While released after The Ascension, “Bad Smells” inclusion as part of his first solo effort remains a smart decision, for it brilliantly combines attributes of both “Dissonance” and “Lesson No. 1 for Guitar,” being heavy and structurally segmented like the former while integrating short but palpable strands of rock-derived accessibility a la the latter.

However, the dance score’s overall climate is much closer to “Dissonance.” It features an expanded lineup of Wischerth, bassist Jeffrey Glenn, and five guitarists; Branca, David Rosenbloom, Ned Sublette, Ranaldo, and Moore. Yes, the likeness to Sonic Youth is enlarged, but it’s far less overt than one might expect, and the track, which begins in a galloping rock zone, ends not in a rousing finale but with intriguing bursts of almost martial drums and clipped hunks of thickly distorted guitar.

It’s a trailing off that initially seems abstract but is in actuality quite methodical, and “Bad Smells” highlights that Branca’s advancements were coming swiftly during this period. This very welcome vinyl pressing of “Lesson No. 1” couples perfectly with The Ascension to promote Glenn Branca not as an eclectic fringe benefit for the delectation of inquisitive rock fans, but as a central catalyst in the music’s historical narrative.

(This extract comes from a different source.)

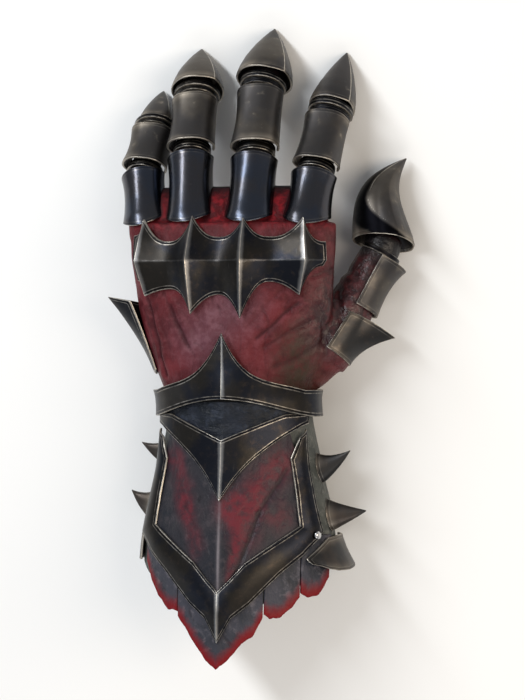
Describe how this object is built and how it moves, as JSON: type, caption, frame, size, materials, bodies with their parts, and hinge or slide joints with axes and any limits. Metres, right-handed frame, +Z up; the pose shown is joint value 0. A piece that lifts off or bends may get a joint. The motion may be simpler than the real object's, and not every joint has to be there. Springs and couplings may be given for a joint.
{
  "type": "armoured gauntlet",
  "caption": "Left-hand plate gauntlet: clawed steel fingers, ridged knuckle plate, red leather glove and a plated leather cuff with thorns and a ragged skirt.",
  "frame": {"origin": "on the surface it lies on, under the middle of its bounding box", "axes": "+X to the thumb side, +Y along the fingers, +Z up out of the back of the hand"},
  "size_m": [0.1816, 0.3858, 0.0947],
  "materials": {
    "black_steel": "blackened steel, edges worn bright",
    "worn_steel": "blackened steel worn grey-brown",
    "polished_steel": "polished black steel",
    "silver": "bare polished steel",
    "red_leather": "dusty crimson leather, creased",
    "dark_leather": "dark brown-red glossy leather",
    "navy_leather": "navy-black wrinkled leather",
    "slate_leather": "slate leather with red borders",
    "cuff_leather": "worn grey-green leather"
  },
  "bodies": {
    "root": {"glove_pinky": "red_leather", "pinky_base_plate": "polished_steel", "pinky_joint_ring": "black_steel", "pinky_middle_plate": "worn_steel", "pinky_tip_ring_1": "black_steel", "pinky_tip_ring_2": "black_steel", "pinky_claw": "worn_steel", "glove_ring": "red_leather", "ring_base_plate": "polished_steel", "ring_joint_ring": "black_steel", "ring_middle_plate": "worn_steel", "ring_tip_ring_1": "black_steel", "ring_tip_ring_2": "black_steel", "ring_claw": "worn_steel", "glove_middle": "red_leather", "middle_base_plate": "polished_steel", "middle_joint_ring": "black_steel", "middle_middle_plate": "worn_steel", "middle_tip_ring_1": "black_steel", "middle_tip_ring_2": "black_steel", "middle_claw": "worn_steel", "glove_index": "red_leather", "index_base_plate": "polished_steel", "index_joint_ring": "black_steel", "index_middle_plate": "worn_steel", "index_tip_ring_1": "black_steel", "index_tip_ring_2": "black_steel", "index_claw": "worn_steel", "glove_hand": "red_leather", "glove_thumb": "dark_leather", "thumb_ring": "black_steel", "thumb_middle_plate": "worn_steel", "thumb_base_plate": "black_steel", "thumb_claw": "worn_steel", "knuckle_plate": "black_steel", "hand_fin": "black_steel", "wrist_band": "black_steel", "chevron_plate": "black_steel", "forearm_frame": "black_steel", "side_flare_right": "black_steel", "side_flare_left": "black_steel", "cuff_thorn_1": "black_steel", "cuff_thorn_2": "black_steel", "cuff_thorn_3": "black_steel", "cuff_thorn_4": "black_steel", "frame_rivet": "silver", "wrist_gusset": "navy_leather", "forearm_panel": "slate_leather", "forearm_cuff": "cuff_leather", "skirt_main": "slate_leather", "skirt_petal_1": "slate_leather", "skirt_petal_2": "slate_leather", "skirt_left": "slate_leather"}
  },
  "joints": []
}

Indeed, listening to these three pieces makes clear that a major sparkplug for many of rock’s most appealing progressions throughout the last quarter century was living in Boho New York City circa 1980. How appropriate. While Glenn Branca’s value as an artist wildly transcends the boundaries of rock music, that’s how many of us first stumbled on him twenty-five years ago, and “Lesson No. 1” holds the beginnings of his long career as an inspired synthesist.